Hezbollah is not directly involved in this war, but rockets and drones are occasionally launched towards Israel from Hezbollah-controlled territory in Lebanon. In response, the Israeli Air Force bombs Hezbollah positions from aircraft. If Hezbollah were to acquire the Pantsir system, Israeli Air Force sorties would become much more dangerous.
Notably, manned aircraft are one of the few types of forces absent from Hezbollah's military structure. The group fields tanks, missile forces, air defense forces, artillery, and even a maritime fleet — albeit one consisting of light boats. But there are no aircraft. Hezbollah compensates for their absence by actively using drones.
Hezbollah's drones
The first launch of a Hezbollah drone was recorded in 2004. A reconnaissance UAV, made in Iran in the 1980s and later extensively upgraded, crossed the Lebanon-Israel border, flew over northern Israel, and returned to Lebanese airspace twenty minutes later. At that time, Hassan Nasrallah claimed that their drones could reach any point in the Jewish state and that they were suitable not only for reconnaissance but also for targeting, as each of them had a compartment capable of carrying several dozen kilograms of explosives. In 2006, Hezbollah directed three explosive-laden drones towards targets in Israel, but they were all intercepted and destroyed by the Israeli Air Force.

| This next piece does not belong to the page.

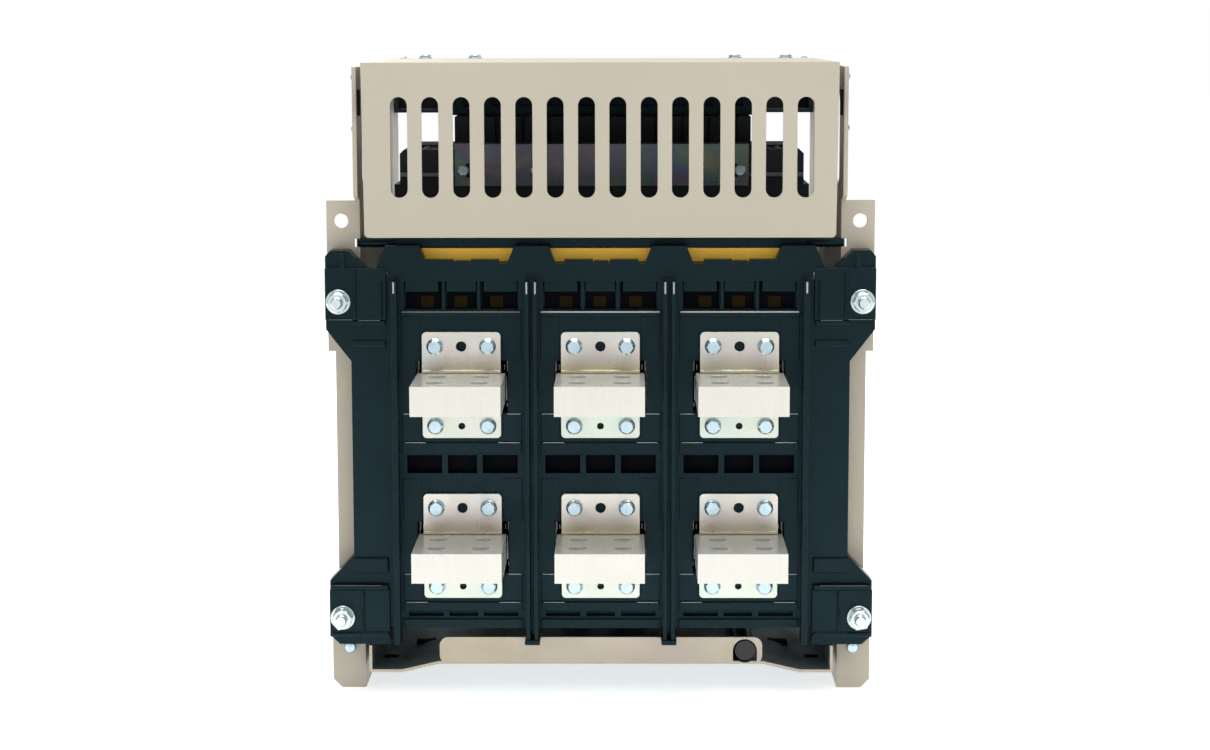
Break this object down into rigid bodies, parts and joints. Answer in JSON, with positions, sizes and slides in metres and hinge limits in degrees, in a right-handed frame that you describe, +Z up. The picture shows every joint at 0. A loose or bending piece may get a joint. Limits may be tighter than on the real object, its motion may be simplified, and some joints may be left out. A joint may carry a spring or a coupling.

After that failure, Hezbollah's UAV flights ceased for several years, during which, presumably, the group's technicians were busy enhancing their capabilities. In 2012, a reconnaissance drone managed to fly nearly 200 kilometers into Israeli airspace before being detected and shot down.
2012
Hezbollah does not possess any strike drones on the level of the American Reaper or the Turkish Bayraktar. Instead, its aerial fleet consists of reconnaissance UAVs and smaller kamikaze drones. For years, operators of these unmanned aircraft have been learning how to evade Israeli air defense and electronic warfare systems, mastering the intricacies of UAV usage on the battlefield.
The experience of Lebanese terrorists came in handy for their Russian partners in Ukraine. According to Ukrainian intelligence, Hezbollah's UAV operators are training Russian military personnel and local mercenaries who have signed contracts with the Russian Ministry of Defense. The training takes place at the Shayrat airbase near the Syrian city of Homs. In addition, Iranian instructors are involved in teaching Russians and Syrians how to operate Shahed drones, which have been used to target civilian infrastructure in Ukrainian cities. Work with more modern UAVs like the Ababil 3 and Raad is also underway.

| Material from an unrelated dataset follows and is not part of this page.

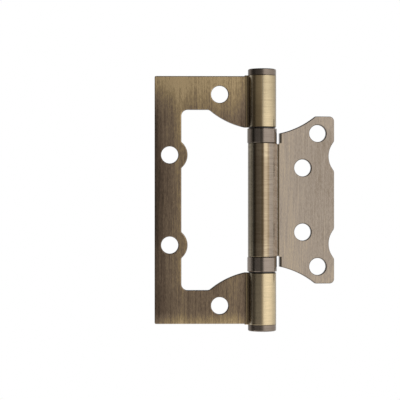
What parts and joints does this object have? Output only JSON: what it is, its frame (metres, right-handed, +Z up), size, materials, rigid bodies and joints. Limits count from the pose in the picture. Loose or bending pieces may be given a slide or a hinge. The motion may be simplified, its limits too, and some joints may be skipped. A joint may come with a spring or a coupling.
{
  "type": "non-mortise door hinge",
  "caption": "Flush door hinge: the small leaf nests in the window of the large one, and the barrel turns on ball bearings round a fixed pin.",
  "frame": {"origin": "on the pin's axis, at mid height of the barrel", "axes": "+Z up along the pin, the outer leaf flat towards -X with its screwed-down face towards -Y, the inner leaf towards +X and 6 degrees short of flat"},
  "size_m": [0.0728, 0.012, 0.106],
  "materials": {
    "leaf_bronze": "brushed antique bronze plating on steel",
    "cap_bronze": "darker antique bronze plating on steel",
    "pin_steel": "drawn steel",
    "race_steel": "hardened steel, ground",
    "cage_brass": "pressed brass"
  },
  "bodies": {
    "outer": {"outer_leaf": "leaf_bronze", "hinge_pin": "pin_steel", "top_cap": "cap_bronze", "bottom_cap": "cap_bronze", "upper_end_race": "race_steel", "lower_end_race": "race_steel"},
    "inner": {"inner_leaf": "leaf_bronze", "upper_sleeve": "cap_bronze", "upper_middle_race": "race_steel", "lower_sleeve": "cap_bronze", "lower_middle_race": "race_steel"},
    "upper_ball_ring": {"upper_cage": "cage_brass", "upper_balls": "race_steel"},
    "lower_ball_ring": {"lower_cage": "cage_brass", "lower_balls": "race_steel"}
  },
  "joints": [
    {"name": "leaf_swing", "type": "hinge", "parent": "outer", "child": "inner", "pos_m": [0, 0, 0], "axis": [0, 0, 1], "range_deg": [-6, 174]},
    {"name": "upper_balls_roll", "type": "hinge", "parent": "outer", "child": "upper_ball_ring", "pos_m": [0, 0, 0.0261], "axis": [0, 0, 1], "range_deg": [-3, 87]},
    {"name": "lower_balls_roll", "type": "hinge", "parent": "outer", "child": "lower_ball_ring", "pos_m": [0, 0, -0.0261], "axis": [0, 0, 1], "range_deg": [-3, 87]}
  ],
  "couplings": [
    {"joint": "upper_balls_roll", "follows": "leaf_swing", "ratio": 0.5},
    {"joint": "lower_balls_roll", "follows": "leaf_swing", "ratio": 0.5}
  ]
}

Furthermore, according to Israel's Channel 12, Hezbollah and Russia are preparing to collaborate as members of a committee currently being formed to counter Israeli intelligence operations aimed at recruiting agents in the border regions of Syria. According to reports, Syria and Iran will also participate in the committee.
On the ground in Syria, a portion of the Russian forces in country has been relocated closer to the Israeli border. While it is unlikely that they will be deployed in any sort of attack on the Jewish state, the move serves as a symbolic gesture of allegiance to their Syrian ally. And of course, the presence of Hezbollah fighters has become a familiar sight to the Russians stationed in those areas.